----- SOURCE DATA -----
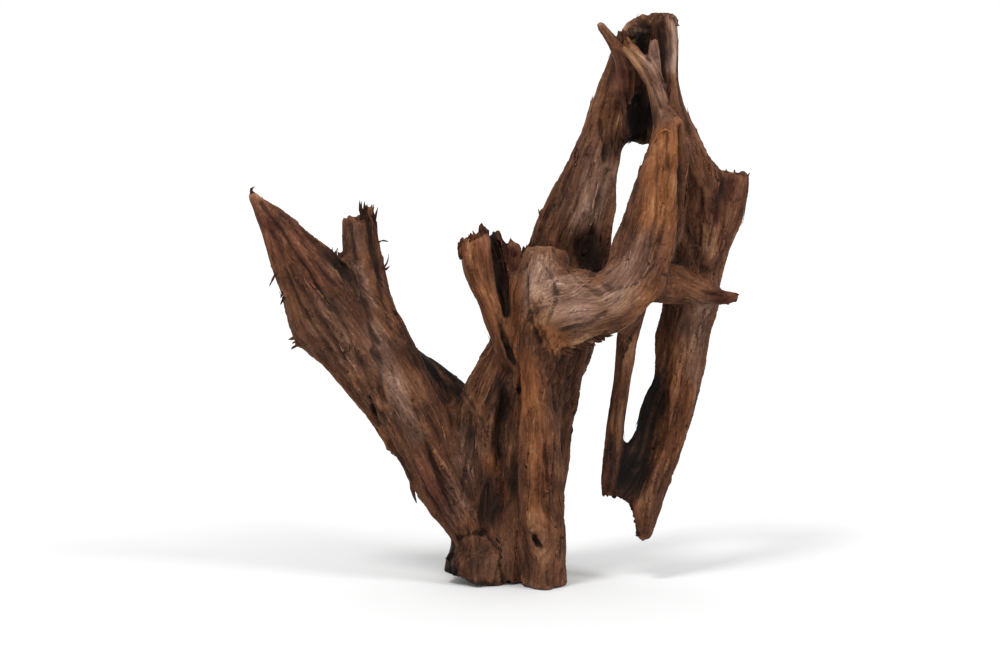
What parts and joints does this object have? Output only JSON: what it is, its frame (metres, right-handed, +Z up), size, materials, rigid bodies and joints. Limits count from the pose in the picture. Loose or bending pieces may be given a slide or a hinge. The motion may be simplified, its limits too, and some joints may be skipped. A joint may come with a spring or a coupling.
{
  "type": "driftwood",
  "caption": "Weathered root stump with a fan-shaped arm, a hollow-topped stem, a hanging limb and a hooked branch; stands on its broken foot.",
  "frame": {"origin": "on the floor, under the middle of the wood's outline seen from above", "axes": "+Z up, along the height, which is the longest extent; +Y away from the viewer, through the thickness, which is the shortest; +X to the viewer's right, along the spread of the arms"},
  "size_m": [0.375, 0.1166, 0.4312],
  "materials": {
    "weathered_wood": "weathered, fibrous, matt"
  },
  "bodies": {
    "root": {"driftwood": "weathered_wood"}
  },
  "joints": []
}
-----
_AIM OF THE EXERCISE_.
Reproduce the material above, every line of it, exactly.

_RESPONSE_.
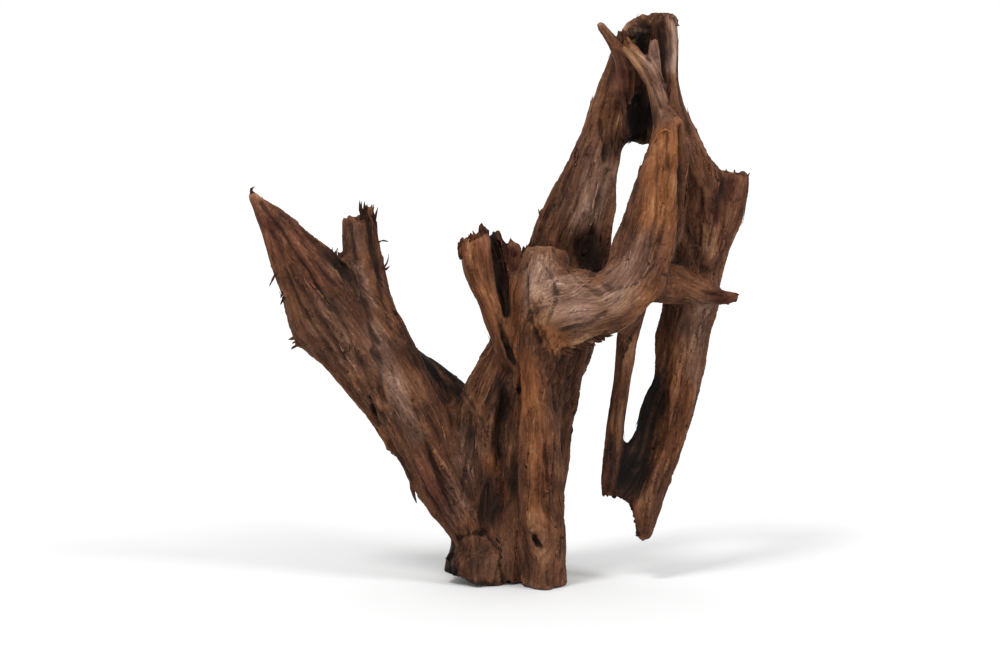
What parts and joints does this object have? Output only JSON: what it is, its frame (metres, right-handed, +Z up), size, materials, rigid bodies and joints. Limits count from the pose in the picture. Loose or bending pieces may be given a slide or a hinge. The motion may be simplified, its limits too, and some joints may be skipped. A joint may come with a spring or a coupling.
{
  "type": "driftwood",
  "caption": "Weathered root stump with a fan-shaped arm, a hollow-topped stem, a hanging limb and a hooked branch; stands on its broken foot.",
  "frame": {"origin": "on the floor, under the middle of the wood's outline seen from above", "axes": "+Z up, along the height, which is the longest extent; +Y away from the viewer, through the thickness, which is the shortest; +X to the viewer's right, along the spread of the arms"},
  "size_m": [0.375, 0.1166, 0.4312],
  "materials": {
    "weathered_wood": "weathered, fibrous, matt"
  },
  "bodies": {
    "root": {"driftwood": "weathered_wood"}
  },
  "joints": []
}